What to produce
Reproduce the data exactly.

Given material
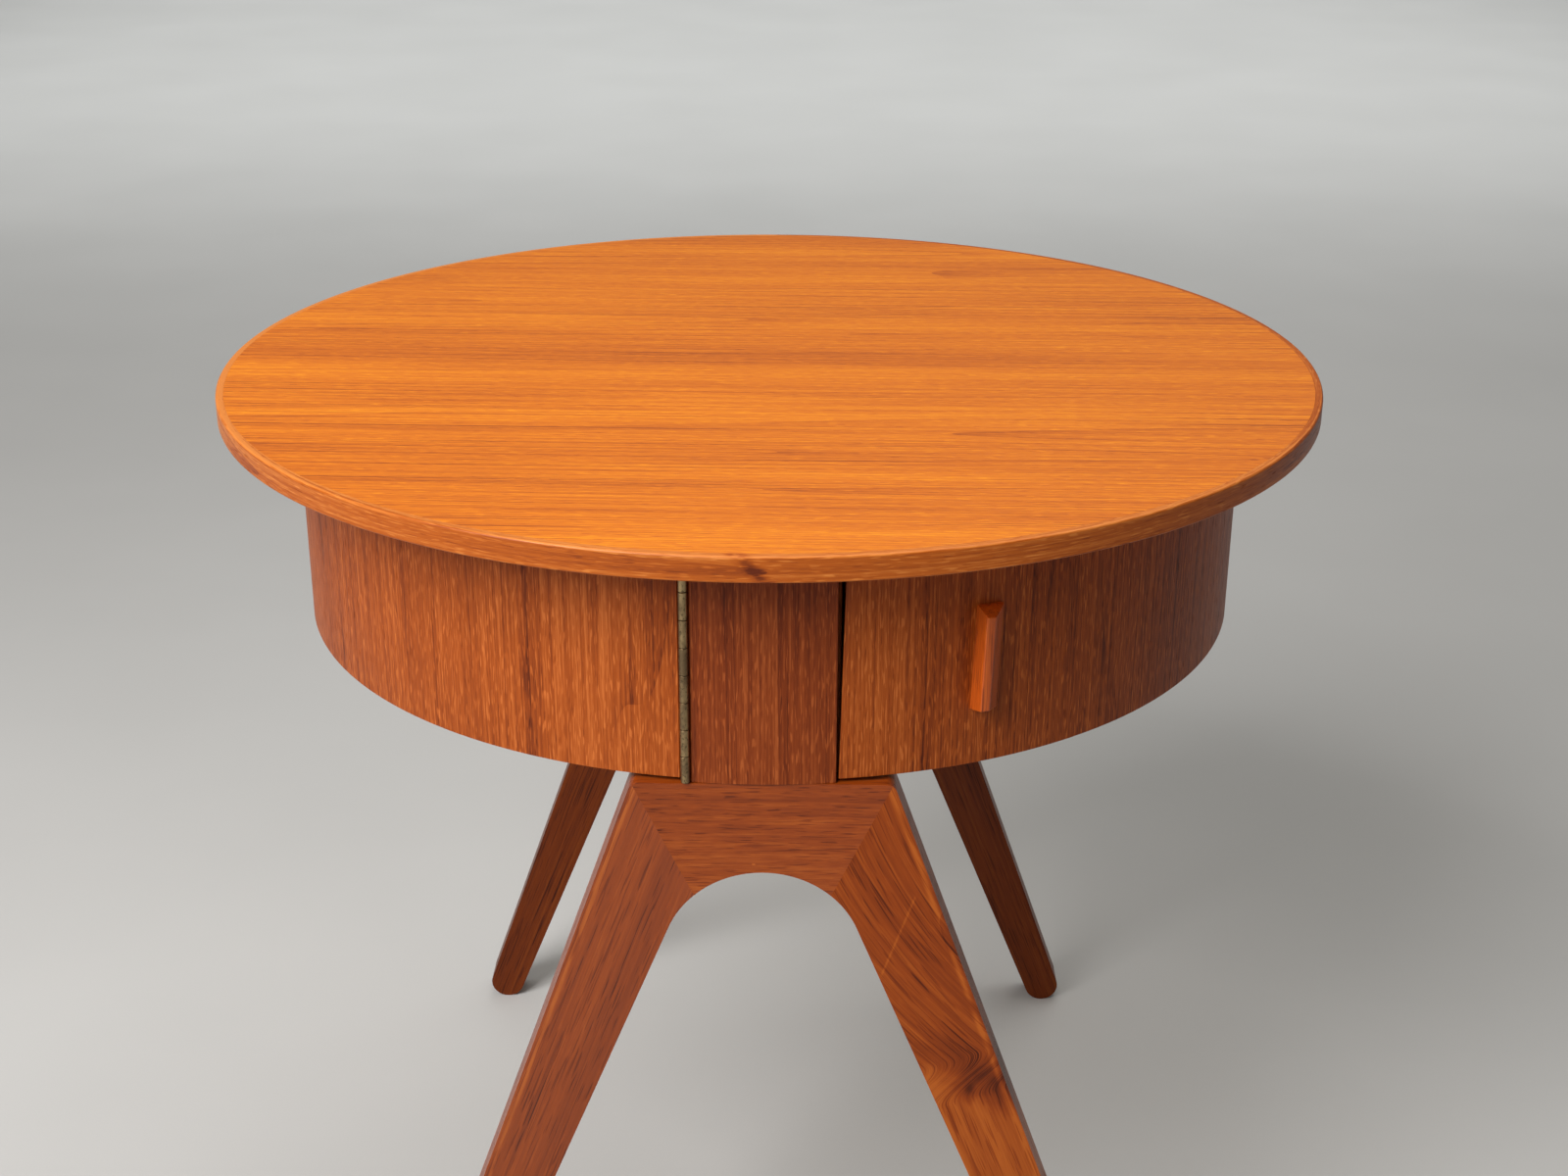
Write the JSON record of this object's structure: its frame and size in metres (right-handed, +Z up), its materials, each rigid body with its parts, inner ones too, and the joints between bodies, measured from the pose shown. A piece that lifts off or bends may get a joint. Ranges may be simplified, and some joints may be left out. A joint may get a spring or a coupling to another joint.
{
  "type": "sewing table",
  "caption": "Round wooden sewing table: a drum of half-round trays that swing out on piano hinges from a fixed spine, under a round top and on A-shaped leg frames.",
  "frame": {"origin": "on the floor, on the drum's axis", "axes": "+Z up along the drum's axis; the front of the table faces -Y, +X is to the right as seen from the front"},
  "size_m": [0.5799, 0.58, 0.55],
  "materials": {
    "top_veneer": "satin oiled teak veneer, grain across the table",
    "top_edging": "solid teak edging, rounded arrises",
    "drum_veneer": "satin teak veneer, upright grain",
    "tray_lining": "matt beech and birch plywood",
    "frame_teak": "satin solid teak",
    "handle_teak": "satin solid teak",
    "beech": "plain beech",
    "aged_brass": "dull aged brass",
    "steel": "bright zinc-plated steel"
  },
  "bodies": {
    "stand": {"tabletop": "top_veneer", "tabletop_edging": "top_edging", "tabletop_screws": "steel", "spine_left_side": "drum_veneer", "spine_right_side": "drum_veneer", "spine_base": "beech", "spine_top_rail": "beech", "front_panel": "drum_veneer", "rear_panel": "drum_veneer", "front_left_leg": "frame_teak", "front_right_leg": "frame_teak", "front_crosspiece": "frame_teak", "front_dowels": "beech", "front_frame_screws": "steel", "rear_left_leg": "frame_teak", "rear_right_leg": "frame_teak", "rear_crosspiece": "frame_teak", "rear_dowels": "beech", "rear_frame_screws": "steel", "left_fixed_leaf": "aged_brass", "left_hinge_pin": "steel", "left_fixed_leaf_screws": "aged_brass", "left_catch_magnet": "steel", "right_fixed_leaf": "aged_brass", "right_hinge_pin": "steel", "right_fixed_leaf_screws": "aged_brass", "right_catch_magnet": "steel"},
    "left_tray": {"left_tray_wall": "drum_veneer", "left_tray_side": "drum_veneer", "left_tray_bottom": "tray_lining", "left_front_divider": "tray_lining", "left_rear_divider": "tray_lining", "left_handle": "handle_teak", "left_handle_screws": "steel", "left_tray_leaf": "aged_brass", "left_tray_leaf_screws": "aged_brass", "left_catch_plate": "steel"},
    "right_tray": {"right_tray_wall": "drum_veneer", "right_tray_side": "drum_veneer", "right_tray_bottom": "tray_lining", "right_front_divider": "tray_lining", "right_rear_divider": "tray_lining", "right_long_divider": "tray_lining", "right_handle": "handle_teak", "right_handle_screws": "steel", "right_tray_leaf": "aged_brass", "right_tray_leaf_screws": "aged_brass", "right_catch_plate": "steel"}
  },
  "joints": [
    {"name": "left_tray_swing", "type": "hinge", "parent": "stand", "child": "left_tray", "pos_m": [-0.035, -0.24835, 0.48], "axis": [0, 0, 1], "range_deg": [0, 165]},
    {"name": "right_tray_swing", "type": "hinge", "parent": "stand", "child": "right_tray", "pos_m": [0.035, 0.24835, 0.48], "axis": [0, 0, 1], "range_deg": [0, 165]}
  ]
}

Worked answer
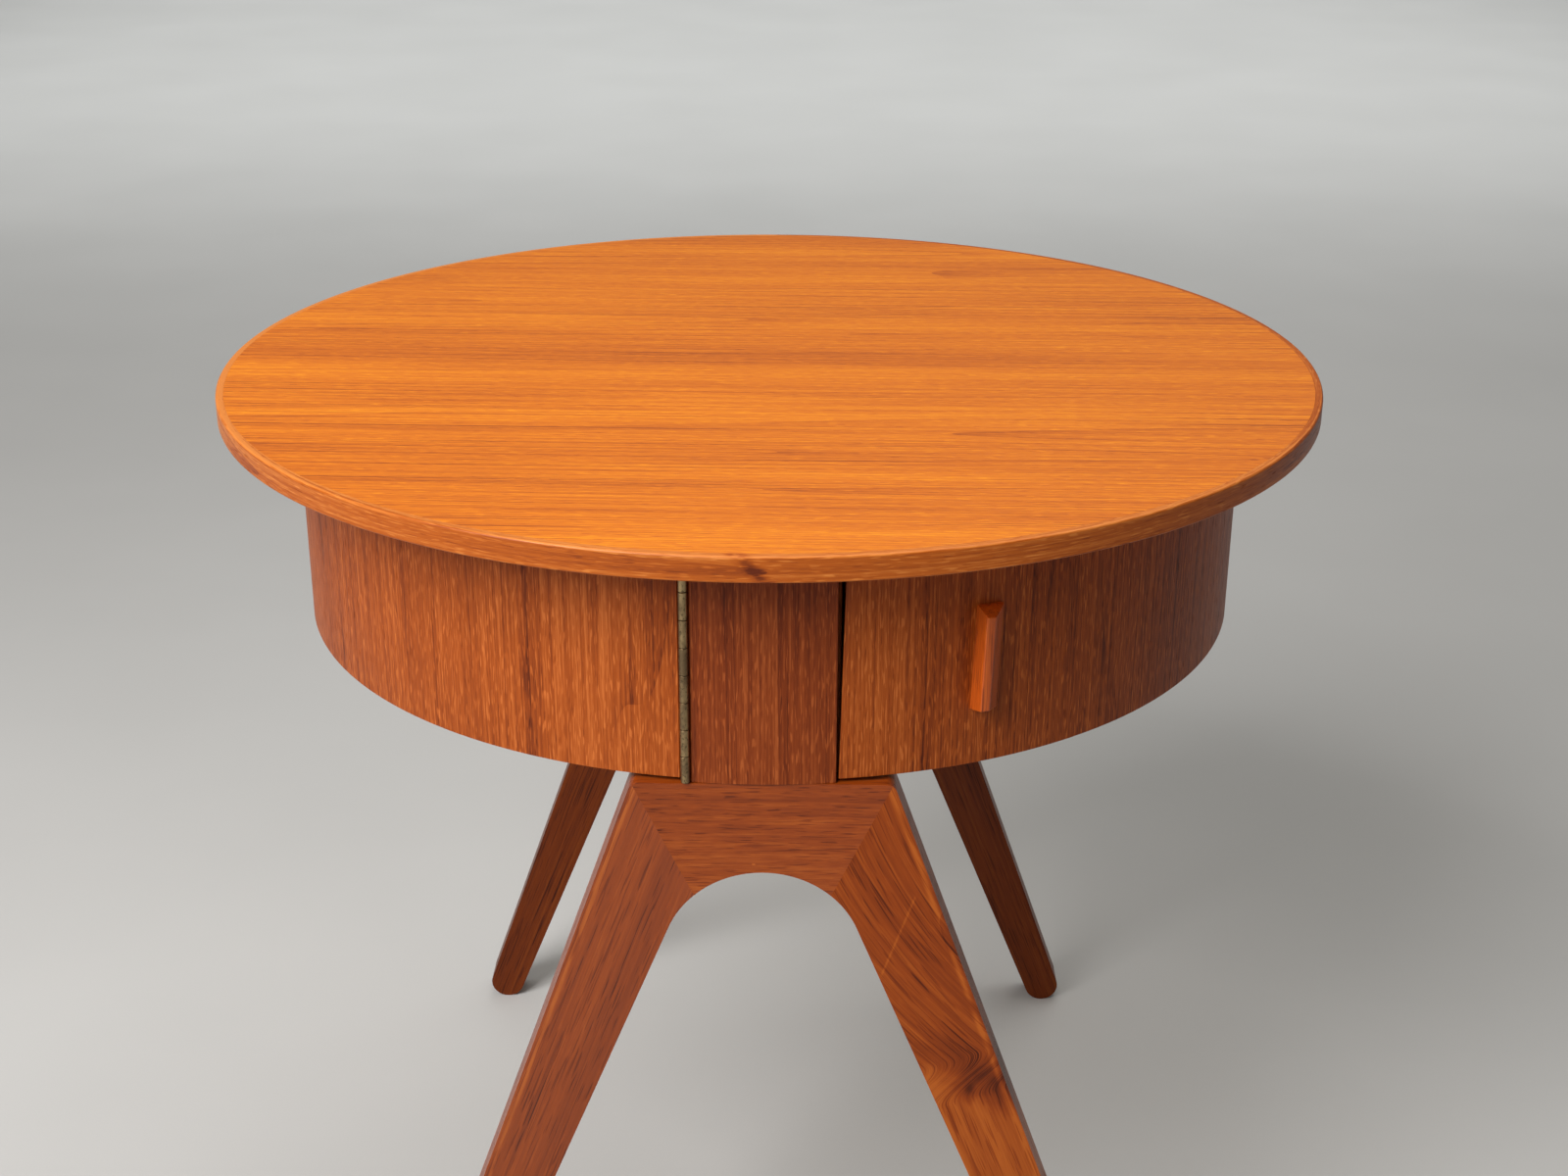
Write the JSON record of this object's structure: its frame and size in metres (right-handed, +Z up), its materials, each rigid body with its parts, inner ones too, and the joints between bodies, measured from the pose shown. A piece that lifts off or bends may get a joint. Ranges may be simplified, and some joints may be left out. A joint may get a spring or a coupling to another joint.
{
  "type": "sewing table",
  "caption": "Round wooden sewing table: a drum of half-round trays that swing out on piano hinges from a fixed spine, under a round top and on A-shaped leg frames.",
  "frame": {"origin": "on the floor, on the drum's axis", "axes": "+Z up along the drum's axis; the front of the table faces -Y, +X is to the right as seen from the front"},
  "size_m": [0.5799, 0.58, 0.55],
  "materials": {
    "top_veneer": "satin oiled teak veneer, grain across the table",
    "top_edging": "solid teak edging, rounded arrises",
    "drum_veneer": "satin teak veneer, upright grain",
    "tray_lining": "matt beech and birch plywood",
    "frame_teak": "satin solid teak",
    "handle_teak": "satin solid teak",
    "beech": "plain beech",
    "aged_brass": "dull aged brass",
    "steel": "bright zinc-plated steel"
  },
  "bodies": {
    "stand": {"tabletop": "top_veneer", "tabletop_edging": "top_edging", "tabletop_screws": "steel", "spine_left_side": "drum_veneer", "spine_right_side": "drum_veneer", "spine_base": "beech", "spine_top_rail": "beech", "front_panel": "drum_veneer", "rear_panel": "drum_veneer", "front_left_leg": "frame_teak", "front_right_leg": "frame_teak", "front_crosspiece": "frame_teak", "front_dowels": "beech", "front_frame_screws": "steel", "rear_left_leg": "frame_teak", "rear_right_leg": "frame_teak", "rear_crosspiece": "frame_teak", "rear_dowels": "beech", "rear_frame_screws": "steel", "left_fixed_leaf": "aged_brass", "left_hinge_pin": "steel", "left_fixed_leaf_screws": "aged_brass", "left_catch_magnet": "steel", "right_fixed_leaf": "aged_brass", "right_hinge_pin": "steel", "right_fixed_leaf_screws": "aged_brass", "right_catch_magnet": "steel"},
    "left_tray": {"left_tray_wall": "drum_veneer", "left_tray_side": "drum_veneer", "left_tray_bottom": "tray_lining", "left_front_divider": "tray_lining", "left_rear_divider": "tray_lining", "left_handle": "handle_teak", "left_handle_screws": "steel", "left_tray_leaf": "aged_brass", "left_tray_leaf_screws": "aged_brass", "left_catch_plate": "steel"},
    "right_tray": {"right_tray_wall": "drum_veneer", "right_tray_side": "drum_veneer", "right_tray_bottom": "tray_lining", "right_front_divider": "tray_lining", "right_rear_divider": "tray_lining", "right_long_divider": "tray_lining", "right_handle": "handle_teak", "right_handle_screws": "steel", "right_tray_leaf": "aged_brass", "right_tray_leaf_screws": "aged_brass", "right_catch_plate": "steel"}
  },
  "joints": [
    {"name": "left_tray_swing", "type": "hinge", "parent": "stand", "child": "left_tray", "pos_m": [-0.035, -0.24835, 0.48], "axis": [0, 0, 1], "range_deg": [0, 165]},
    {"name": "right_tray_swing", "type": "hinge", "parent": "stand", "child": "right_tray", "pos_m": [0.035, 0.24835, 0.48], "axis": [0, 0, 1], "range_deg": [0, 165]}
  ]
}